Finding Your Voice (As A Blogger)
Has this blog changed or has the blogger who writes here changed? After all don’t we blog, at least in part, in order to improve ourselves as both writers and people?
I’ve had a number of comments in the past few months, regarding changes on this blog. Am I becoming more professional, chasing readers or in some way changing gears? The short answer is, no, not really. My reasons for blogging haven’t changed much over the years. However, my voice, as a writer has changed. The reasons for that change are relevant for other bloggers as well.
A Little History
Before writing this post I took at little look at the blog’s archives, right back to the start of the current version of this site, in 2004. I also read some personal journal entries from the years before that, covering my move from London to Delhi and my goals for blogging.
Building connections, sharing insights, reflecting on experience and trying to become better at what I do all figured prominently. In fact, I was pleasantly surprised by how positive the tone was in a lot of my older notes!
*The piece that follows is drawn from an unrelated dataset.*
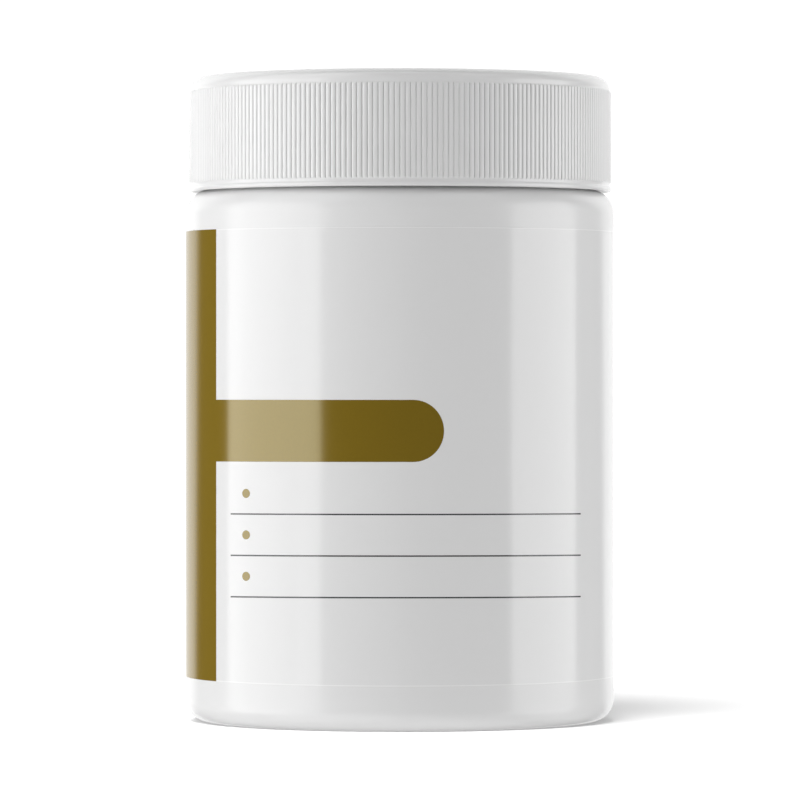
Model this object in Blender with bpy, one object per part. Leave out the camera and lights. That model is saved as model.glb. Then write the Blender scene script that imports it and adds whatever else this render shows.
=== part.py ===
"""A white screw-lid jar for a food powder, taken apart into its five pieces.

The jar stands on the XY plane with its axis on Z, and its front faces -Y.
Every size is in millimetres and is turned into metres where a vertex is made.
"""

import math

import bmesh
import bpy
from mathutils import Matrix, Vector

MM = 0.001
SEGMENTS = 84  # flats round every turned piece
SHARP_ANGLE = math.radians(30)

# Jar: outer wall, heel, shoulder and neck
BODY_RADIUS = 40.0
HEEL_RADIUS = 4.0
SHOULDER_RADIUS = 3.4
WALL = 1.3
SHOULDER_HEIGHT = 99.1
NECK_RADIUS = 36.0
NECK_BORE_RADIUS = 34.4
RIM_HEIGHT = 116.6
RIM_CHAMFER = 0.4
STANDING_RING_RADIUS = 32.5  # inside edge of the ring that the jar stands on
PUSH_UP_RADIUS = 28.0
PUSH_UP_HEIGHT = 2.4
FLOOR_THICKNESS = 1.85

# Label and the shallow panel in the wall that it lies in
LABEL_BOTTOM = 8.3
LABEL_TOP = 91.2
LABEL_THICKNESS = 0.15
LABEL_CLEARANCE = 0.2
LABEL_SEAM = 1.2  # gap between the two ends of the label, at the back
PANEL_RADIUS = BODY_RADIUS - LABEL_THICKNESS - LABEL_CLEARANCE
PANEL_MARGIN = 0.35
INNER_RADIUS = PANEL_RADIUS - WALL

# Lid
LID_BOTTOM = 98.65
LID_TOP = 120.0
LID_TOP_THICKNESS = 1.8
LID_BORE_RADIUS = 37.6
LID_WALL_RADIUS = 39.1  # plain wall above and below the ribs
LID_EDGE_RADIUS = 2.5
LIP_RADIUS = 39.35
LIP_HEIGHT = 0.9
LIP_ROUNDING = 0.3
MOUTH_RADIUS = 38.85  # where the flare inside the lid's bottom edge begins
MOUTH_FLARE = 1.3
RIBS = 3 * SEGMENTS
RIB_CREST_RADIUS = 39.45
RIB_VALLEY_RADIUS = 39.18
RIBS_BOTTOM = 100.0
RIBS_TOP = 117.5
BEAD_RADIUS = 37.05  # undercut bead that keeps the liner in the lid
BEAD_BOTTOM = 115.3
BEAD_TOP = 116.6

# Liner in the lid
LINER_RADIUS = 37.2
LINER_THICKNESS = 1.0
CLEARANCE = 0.3  # between two pieces that touch

# Screw thread, right-handed, one start
PITCH = 5.0
THREAD_TURNS = 1.25
THREAD_DEPTH = 1.2
THREAD_ROOT_HALF_WIDTH = 1.2
THREAD_CREST_HALF_WIDTH = 0.45
THREAD_OVERLAP = 0.5  # how far a thread's root is sunk into its wall
THREAD_START = 0.5 * math.pi  # at the back
THREAD_RUN_OUT = math.radians(24)
JAR_THREAD_BOTTOM = 106.65  # centre of the thread where it starts
THREAD_OFFSET = 1.76  # the lid's thread lies this far under the jar's

# Powder
POWDER_TOP = 70.0
POWDER_MOUND = 0.8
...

One thing certainly stood out – I felt that the best blogging was similar to the action-reflection model of learning. That’s something I still believe in.
The Action Reflection Model
Originally developed as an approach to adult education, the action-reflection model is form of practical learning, especially useful for work and life skills. The idea, in a nutshell, is that you do or experience something, then think about it, in order to do it better, the next time.
The action reflection approach was developed as a way to counter the “theory first” styles of teaching. Not that theory is irrelevant; theorising should come after experience.
One important aspect of the Action-Reflection approach is the idea that learning works best when it is socialised. Reflection is typically a personal activity. But, conceptualising and experimenting – the processes of trying to find theories to explain what happened and testing those theories – that works best through conversation and collaboration.
When blogging first took off, in 99-01, a lot of bloggers really were cutting edge voices. Many bloggers were writers, thinkers, activists and practitioners who were struggling to get their thoughts into the mainstream of whatever field they worked in.
There was also a sense that blogging was a way to improve oneself – either as a person, or as a writer, or in some more specific way. The action reflection loop for bloggers was kind of simple.
The Rest Of The History
But, as blogging became more popular, the personal and diaristic approaches to blogging took off. Then, a little later, the professional or, “I’ve got something to sell” style grabbed the limelight. Autobiography, confession, propaganda and case-studies soon dominated a lot of blogs.
Then, as social media took off, the autobiographical, diaristic and confessional blogs mostly died off – especially a lot of the smaller ones. That made sense. For most people sharing on places like Facebook was a lot easier and less demanding than tending to a blog.
A New Trend
In the past year or so, I’ve noticed a lot of bloggers changing focus. Many have gone to cleaner more minimal layouts. Some have dropped ads. More than a few have become more self-reflective, about how they blog and use social media. And, there’s been a shift back to engaging with and responding to comments.
Something akin to the action-reflection mode is coming back into vogue – we could call it collaborative self-improvement.
Action-Reflection And Your Blogging Voice
I’m often asked, by new bloggers, or those thinking of starting a blog – “what do I write about.” My answer has always been – “write about what you do.”
In the same vein, when I’m asked – “how do I make my blog more interesting,” I reply – “to be more interesting online, become more interesting offline.”
Too often we hear the glib advice – if you want to become better at something, start a blog. But, writing on a blog won’t, in and of itself, make you a better writer. And, posting photos online won’t necessarily make you a better photographer.
That’s why I’m so enamoured with action-reflection. It puts the activity in the larger context of becoming better – as an artist and, ultimately, as a person. Moreover, it opens us up to learning from others as we go down this path – which is perhaps the largest benefit of doing this in public, with a blog, than doing it in private.
It also helps us find our voice, because it goes a long way to answering the who are we writing for, why are we writing and what do we hope to achieve by writing kinds of questions.
In The End
The best way to find your voice, as a blogger, is to tell your story. All of us have things in our lives, our work, our travels and our relationships that are unique, different and intriguing. Those are the stories that most need to be told and the ones most likely to find an audience.
In the end, losing your voice, or worse, facing writer’s block is largely about unreconciled voices in your head. We over edit, self-censor, fret about imagined readers or simply don’t write – mostly because of fear.
But, what is there to fear if your goal is simply to become better at what you do and, in the process, become a better person – all while sharing your life with amazing and supportive people who give up their time to read your thoughts?